By Gary A. Laurie, Esq posted 08-22-2018 10:09 AM

  

The Ninth Circuit recently reversed the trial court by determining that remastering by itself, without substantially altering the underlying music, does not give rise to independent copyrightability of the remastered version as a derivative work.

In a dispute over alleged copyright infringement pre-1972 sound recordings between CBS Radio and ABS Entertainment, CBS had argued they o longer play vinyl sound recordings on the radio, but rather the remastered versions of those sound recordings. They further argued that any state misappropriation claim would therefore be preempted by federal copyright law, and owners of pre-1972 recordings wouldn’t have any claim for compensation.

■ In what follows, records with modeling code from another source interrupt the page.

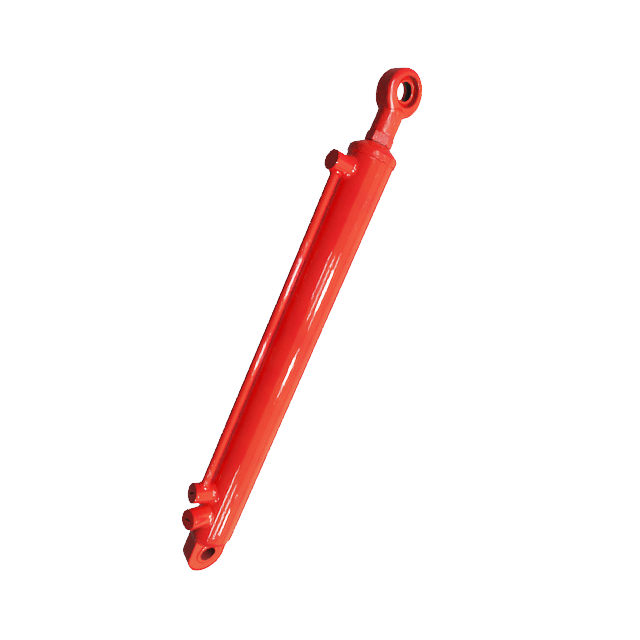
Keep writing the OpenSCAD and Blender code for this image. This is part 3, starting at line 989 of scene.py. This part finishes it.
def lamp(name, place, target, width, height, radiance,
         glossy=True, diffuse=True, shape="RECTANGLE", colour=(1, 1, 1)):
    """A soft lamp of one surface brightness that faces a target, unseen by the camera."""
    data = bpy.data.lights.new(name, "AREA")
    data.shape = shape
    data.size = width
    data.size_y = height
    area = width * height * (math.pi / 4 if shape == "ELLIPSE" else 1)
    data.energy = math.pi * area * radiance
    data.color = colour
    piece = bpy.data.objects.new(name, data)
    bpy.context.scene.collection.objects.link(piece)
    piece.location = place
    piece.rotation_euler = (place - target).to_track_quat("Z", "Y").to_euler()
    piece.visible_camera = False
    piece.visible_glossy = glossy
    piece.visible_diffuse = diffuse


def reflected_in(height, turn_from_camera, radius):
    """A point on an upright cylinder and the direction in which the camera sees the room mirrored there."""
    toward = math.atan2(CAMERA_PLACE.y, CAMERA_PLACE.x) + turn_from_camera
    outward = Vector((math.cos(toward), math.sin(toward), 0))
    point = outward * radius + Vector((0, 0, height))
    sight = (point - CAMERA_PLACE).normalized()
    return point, sight.reflect(outward)


def streak(name, height, degrees, width, tall, radiance, distance=2.4, radius=TUBE_R):
    """A lamp whose mirror image lies at one height and turn on an upright cylinder."""
    point, direction = reflected_in(height, math.radians(degrees), radius)
    lamp(name, point + direction * distance, point, width, tall, radiance, diffuse=False, shape="ELLIPSE")


def make_lights():
    """Soft lamps for the paint's colour, and mirrored ones for its streaks."""
    middle = Vector((0, 0, 0.36))
    view = math.atan2(CAMERA_PLACE.y, CAMERA_PLACE.x)

    def around(degrees, distance, height):
        a = view + math.radians(degrees)
        return Vector((distance * math.cos(a), distance * math.sin(a), height))

    lamp("key", around(54, 2.6, 0.9), middle, 0.8, 1.4, 106, glossy=False)
    lamp("top_soft", Vector((0.5, -0.5, 2.6)), middle, 1.2, 1.2, 6, glossy=False)
    lamp("far_side", around(150, 2.4, 0.6), middle, 1.5, 1.8, 3, glossy=False)
    for degrees, radiance in ((26, 1.1), (66, 1.6), (108, 1.6), (148, 0.12)):
        place = around(degrees, 2.8, VEIL_Z)
        lamp(f"veil_{degrees}", place, Vector((0, 0, VEIL_Z)), 1.9, 5.0, radiance,
             diffuse=False, colour=WARM)
    # each streak's height, degrees from the camera, width, length and brightness
    streak("streak_high", 0.467, 22.0, 0.34, 0.30, 420)
    streak("tail_high", 0.468, 22.5, 0.07, 0.56, 70)
    streak("streak_mid", 0.340, 20.5, 0.24, 0.20, 420)
    streak("tail_mid", 0.340, 20.8, 0.06, 0.36, 70)
    streak("streak_low", 0.078, 23.0, 0.10, 0.16, 300)
    streak("line_right", 0.470, 11.5, 0.04, 0.50, 130)
    streak("line_left", 0.483, 1.3, 0.04, 0.36, 110)
    streak("line_low_right", 0.09, 12.6, 0.05, 0.40, 130)
    streak("line_low_left", 0.10, 0.8, 0.05, 0.52, 130)
    streak("shank_line", 0.716, 6.0, 0.18, 0.20, 320, radius=SHANK_R)
    for name, degrees, height in (("left", 1.4, 0.6655), ("middle", 8.8, 0.6655), ("right", 20.0, 0.662)):
        streak("collar_" + name, height, degrees, 0.07, 0.05, 420, radius=COLLAR_R)


make_floor()
make_world()
make_lights()
bpy.context.scene.view_settings.view_transform = "Filmic"
bpy.context.scene.view_settings.look = "None"
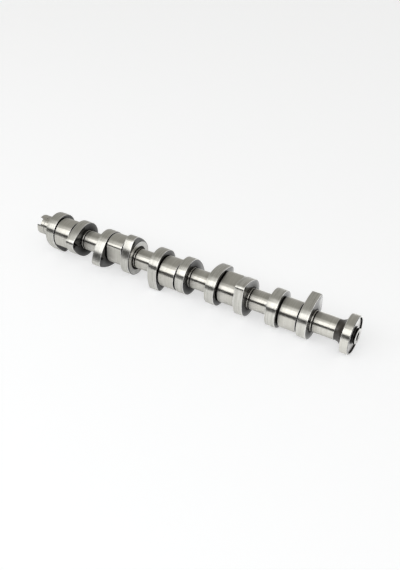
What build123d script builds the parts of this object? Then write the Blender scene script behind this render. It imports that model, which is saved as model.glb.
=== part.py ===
"""Camshaft of a five-cylinder engine, with a pair of valve lobes and an injector cam for each one.

One iron casting, ground on its journals, lobes, cams, drive spigot and gear flange. Millimetres.
The bearing axis is X: the slotted drive spigot points to -X and the gear flange to +X, and the
origin is the middle of the centre journal. Angles turn about X, from +Y towards +Z.
The shaft lies as it comes to rest on a flat surface, on the tips of three of its lobes.
"""

import os
from math import atan2, cos, pi, radians, sin, sqrt, tan

from build123d import *

# Engine layout
cylinder_pitch = 88.0
firing_order = (1, 2, 4, 5, 3)
phase_step = 360 / len(firing_order)
exhaust_first = (1, 2)  # cylinders whose exhaust lobe is the one nearer the drive end
thrust_cylinder = 2  # the one whose second lobe carries the thrust ring

# Widths along the shaft, in the order they come; the neck takes the rest of the pitch
first_lobe_width = 14.0
first_gap = 1.9
injector_cam_width = 23.9
second_gap = 3.6
second_lobe_width = 13.0
collar_width = 2.1
groove_width = 1.5
journal_width = 24.3
last_journal_width = 28.5

# Turned bands
journal_d = 28.0
groove_depth = 0.8
neck_depth = 0.7
core_d = 32.0
thrust_ring_bore_d = 34.4
thrust_ring_height = 0.4

# Valve lobes
base_d = 50.6
exhaust_lift, exhaust_nose_r, exhaust_flank_r = 9.6, 6.7, 57.8
inlet_lift, inlet_nose_r, inlet_flank_r = 8.7, 11.2, 60.4
lobe_separation_angle = 100.4  # from the inlet nose on to the exhaust nose
lobe_edge = 0.6

# Injector cams: a base circle, an eccentric swell, a round nose and a straight steep flank
injector_base_r = 18.2
swell_r = 21.6
injector_nose_r = 8.3
flank_angle = -20.4  # from the exhaust nose to the straight flank's normal
swell_angle = -81.7  # from that normal to the swell's offset

# Drive spigot with its cross slot
spigot_width = 11.4
spigot_d = 28.0
spigot_edge = 0.8
spigot_neck_width = 14.4
spigot_neck_d = 27.0
slot_width = 10.8
slot_depth = 6.2
slot_angle = -139.0  # from cylinder 1's exhaust nose

# Gear flange: waist, flare, rim, recessed face, centre boss and bolt hole
waist_width = 12.0
waist_d = 27.0
flange_width = 11.1
flange_d = 51.2
flange_edge = 0.7
rim_width = 2.0
recess_depth = 1.9
boss_foot_d = 23.6
boss_d = 20.6
boss_reach = 3.5  # past the rim
boss_edge = 0.8
bolt_hole_d = 12.6
bolt_hole_edge = 0.7
bolt_hole_depth = 38.0
drill_point = 118

# At rest: which way cylinder 1's exhaust nose points
rest_angle = 270.3

# Stations along the shaft, from the first lobe of cylinder 1
lobes_width = first_lobe_width + first_gap + injector_cam_width + second_gap + second_lobe_width
journal_start = lobes_width + collar_width + groove_width
middle_journal = (len(firing_order) - 1) / 2 * cylinder_pitch + journal_start + journal_width / 2
first_x = -middle_journal
waist_x = first_x + (len(firing_order) - 1) * cylinder_pitch + journal_start + last_journal_width
flange_x = waist_x + waist_width
rim_x = flange_x + flange_width
spigot_x = first_x - spigot_neck_width - spigot_width


def cylinder_x(cylinder):
    """Where a cylinder's first lobe begins."""
    return first_x + (cylinder - 1) * cylinder_pitch


def exhaust_angle(cylinder):
    """Direction of a cylinder's exhaust nose, one step back for each firing before its own."""
    return rest_angle - phase_step * firing_order.index(cylinder)


def on_circle(centre, radius, angle):
    return (centre[0] + radius * cos(angle), centre[1] + radius * sin(angle))


def arc(centre, radius, start, end):
    """Arc about a centre from one angle to another, in radians."""
    return ThreePointArc(*(on_circle(centre, radius, a) for a in (start, (start + end) / 2, end)))


def valve_lobe(lift, nose_r, flank_r):
    """Outline with its nose along +X: base circle, bulging flank, nose and flank, all tangent."""
    base_r = base_d / 2
    nose = base_r + lift - nose_r
    side = ((flank_r - base_r) ** 2 - (flank_r - nose_r) ** 2 + nose**2) / (2 * nose)
    drop = sqrt((flank_r - base_r) ** 2 - side**2)
    leaves_base = atan2(drop, -side)
    meets_nose = atan2(drop, nose - side)
    return [
        arc((0, 0), base_r, leaves_base, 2 * pi - leaves_base),
        arc((side, drop), flank_r, -leaves_base, -meets_nose),
        arc((nose, 0), nose_r, -meets_nose, meets_nose),
        arc((side, -drop), flank_r, meets_nose, leaves_base),
    ]


def injector_cam():
    """Outline with its straight flank's normal along +X: base, swell, nose and flank, all tangent."""
    swell = radians(swell_angle)
    offset = on_circle((0, 0), swell_r - injector_base_r, swell)
    nose_x = injector_base_r - injector_nose_r
    nose_y = offset[1] - sqrt((swell_r - injector_nose_r) ** 2 - (nose_x - offset[0]) ** 2)
    meets_nose = atan2(nose_y - offset[1], nose_x - offset[0]) + 2 * pi
    return [
        arc((0, 0), injector_base_r, 0, swell + pi),
        arc(offset, swell_r, swell + pi, meets_nose),
        arc((nose_x, nose_y), injector_nose_r, meets_nose, 2 * pi),
        Line((injector_base_r, nose_y), (injector_base_r, 0)),
    ]


def cam(outline, angle, x, width):
    """A cam of this outline with its edges broken, its +X turned to the angle."""
    section = Plane.YZ.offset(x) * Rot(0, 0, angle) * make_face(outline)
    solid = extrude(section, amount=width, dir=(1, 0, 0))
    ends = solid.faces().filter_by(Axis.X)
    return chamfer([edge for face in ends for edge in face.edges()], lobe_edge)


def band(x, width, diameter, edge=0.0):
    """Profile points of a turned band, with its two edges broken."""
    r = diameter / 2
    points = [(x, r - edge), (x + edge, r), (x + width - edge, r), (x + width, r - edge)]
    return points if edge else [(x, r), (x + width, r)]


def body():
    """Everything turned about the axis, from the drive spigot to the boss's bolt hole."""
    points = [(spigot_x, 0)]
    points += band(spigot_x, spigot_width, spigot_d, spigot_edge)
    points += band(spigot_x + spigot_width, spigot_neck_width, spigot_neck_d)
    for cylinder in sorted(firing_order):
        x = cylinder_x(cylinder)
        last = cylinder == len(firing_order)
        width = last_journal_width if last else journal_width
        points += band(x, lobes_width, core_d)
        points += band(x + lobes_width, collar_width, journal_d)
        points += band(x + journal_start - groove_width, groove_width, journal_d - 2 * groove_depth)
        points += band(x + journal_start, width, journal_d)
        if not last:
            neck = cylinder_x(cylinder + 1) - x - journal_start - width
            points += band(x + journal_start + width, neck, journal_d - 2 * neck_depth)
    points += [(waist_x, waist_d / 2)]

    # A quarter round from the waist up to the flange's back edge
    back_r = flange_d / 2 - flange_edge
    flare_r = back_r - waist_d / 2
    flare = arc((flange_x - flare_r, back_r), flare_r, -pi / 2, 0)

    face = band(flange_x, flange_width, flange_d, flange_edge)
    floor_x = rim_x - recess_depth
    boss_x = rim_x + boss_reach
    face += [(rim_x, flange_d / 2 - rim_width), (floor_x, flange_d / 2 - rim_width)]
    face += [(floor_x, boss_foot_d / 2), (rim_x, boss_foot_d / 2), (rim_x, boss_d / 2)]
    face += [(boss_x - boss_edge, boss_d / 2), (boss_x, boss_d / 2 - boss_edge)]
    hole_r = bolt_hole_d / 2
    point_x = boss_x - bolt_hole_depth
    face += [(boss_x, hole_r + bolt_hole_edge), (boss_x - bolt_hole_edge, hole_r), (point_x, hole_r)]
    face += [(point_x - hole_r / tan(radians(drill_point / 2)), 0), (spigot_x, 0)]

    outline = [Polyline(*points, flare @ 0), flare, Polyline(flare @ 1, *face)]
    return revolve(make_face(outline), Axis.X, 360)


def thrust_ring():
    """The turned face that locates the shaft, proud of the lobe it is on."""
    x = cylinder_x(thrust_cylinder) + lobes_width
    ring = Plane.YZ.offset(x) * (Circle(base_d / 2 - lobe_edge) - Circle(thrust_ring_bore_d / 2))
    return extrude(ring, amount=thrust_ring_height, dir=(1, 0, 0))


def drive_slot():
    """Straight across the spigot's end."""
    block = Box(2 * slot_depth, 2 * spigot_d, slot_width)
    return Pos(spigot_x, 0, 0) * Rot(exhaust_angle(1) + slot_angle, 0, 0) * block


exhaust = valve_lobe(exhaust_lift, exhaust_nose_r, exhaust_flank_r)
inlet = valve_lobe(inlet_lift, inlet_nose_r, inlet_flank_r)
injector = injector_cam()

camshaft = body() + thrust_ring()
for cylinder in firing_order:
    nose = exhaust_angle(cylinder)
    lobes = [(exhaust, nose), (inlet, nose - lobe_separation_angle)]
    first, second = lobes if cylinder in exhaust_first else reversed(lobes)
    x = cylinder_x(cylinder)
    camshaft += cam(*first, x, first_lobe_width)
    x += first_lobe_width + first_gap
    camshaft += cam(injector, nose + flank_angle, x, injector_cam_width)
    x += injector_cam_width + second_gap
    camshaft += cam(*second, x, second_lobe_width)
camshaft -= drive_slot()

os.makedirs("parts", exist_ok=True)
export_step(camshaft, "parts/camshaft.step")
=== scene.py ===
"""Looks of a ground iron camshaft. Metres, in the part's own frame: X is the bearing axis."""

import math

import bmesh
import bpy
import numpy as np
from mathutils import Euler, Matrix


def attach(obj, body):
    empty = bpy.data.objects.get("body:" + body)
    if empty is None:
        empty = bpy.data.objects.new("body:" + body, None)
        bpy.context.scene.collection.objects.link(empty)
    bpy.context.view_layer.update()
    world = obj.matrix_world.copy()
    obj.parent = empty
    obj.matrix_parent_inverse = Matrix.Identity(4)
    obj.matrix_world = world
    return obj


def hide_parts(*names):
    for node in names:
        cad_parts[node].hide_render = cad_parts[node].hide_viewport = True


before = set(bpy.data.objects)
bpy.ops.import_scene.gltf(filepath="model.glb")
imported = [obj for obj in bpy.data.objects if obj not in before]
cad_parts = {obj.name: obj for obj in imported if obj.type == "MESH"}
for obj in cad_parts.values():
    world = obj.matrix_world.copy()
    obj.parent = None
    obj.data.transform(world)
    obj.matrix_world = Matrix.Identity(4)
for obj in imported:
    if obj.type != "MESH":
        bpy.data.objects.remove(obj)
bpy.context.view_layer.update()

# The camera looks down on the shaft from the gear end, on its front side.
camera = bpy.data.objects.new("camera", bpy.data.cameras.new("camera"))
camera.location = (0.38956, -0.69931, 0.55787)
camera.rotation_euler = Euler([math.radians(a) for a in (54.7716, -1.5950, 30.4785)])
camera.data.lens = 46.145
camera.data.clip_end = 60
bpy.context.scene.collection.objects.link(camera)
bpy.context.scene.camera = camera


# ---------------------------------------------------------------------------------------------
# The shaft: one iron casting, turned between centres, then ground on its running surfaces.
# Its skin is a grid of stations along the shaft by angles round it, from the middle of the slot's
# floor to the bottom of the bolt hole, so it is closed and has no seam.
# ---------------------------------------------------------------------------------------------
JOURNAL_R = 14.0
NECK_R = 13.5
FIRST_X = -248.15  # where the first lobe begins
FIRST_NOSE = 270.3  # cylinder 1's exhaust nose, in degrees about X from +Y
SLOT_HALF = 5.4
SLOT_ANGLE = math.radians(FIRST_NOSE - 139.0)
EVEN_RAYS = 356
GROUND, LOBE, BROKEN_AND_HIGHLIGHT, FACE, SIDE, CAST_AND_SHADE, WAIST = range(7)  # the finishes, in the skin's order


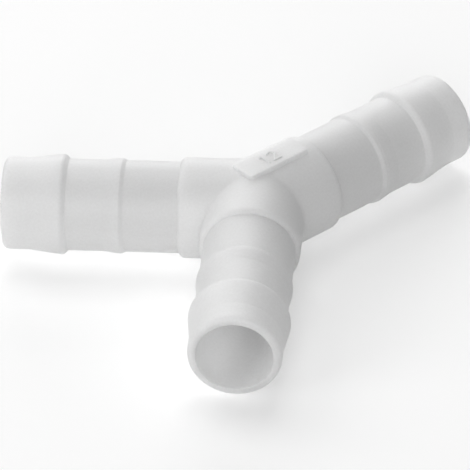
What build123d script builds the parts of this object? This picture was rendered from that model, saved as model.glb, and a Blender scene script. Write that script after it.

This argument was successful at trial, but as noted above, was reversed on appeal. The court wrote, “[I]t should be evident that a remastered sound recording is not eligible for independent copyright protection as a derivative work unless its essential character and identity reflect a level of independent sound recording authorship that makes it a variation distinguishable from the underlying work."

So this issue is resolved, right? Remastering does not create a new copyright. Well, not completely. Arguably, if a sound recording owner remixed a track so that its “variation[s are] distinguishable from the underlying work” in addition to remastering, that would allow the remixed/remastered version to be copyrightable as a derivative work. Only time will tell.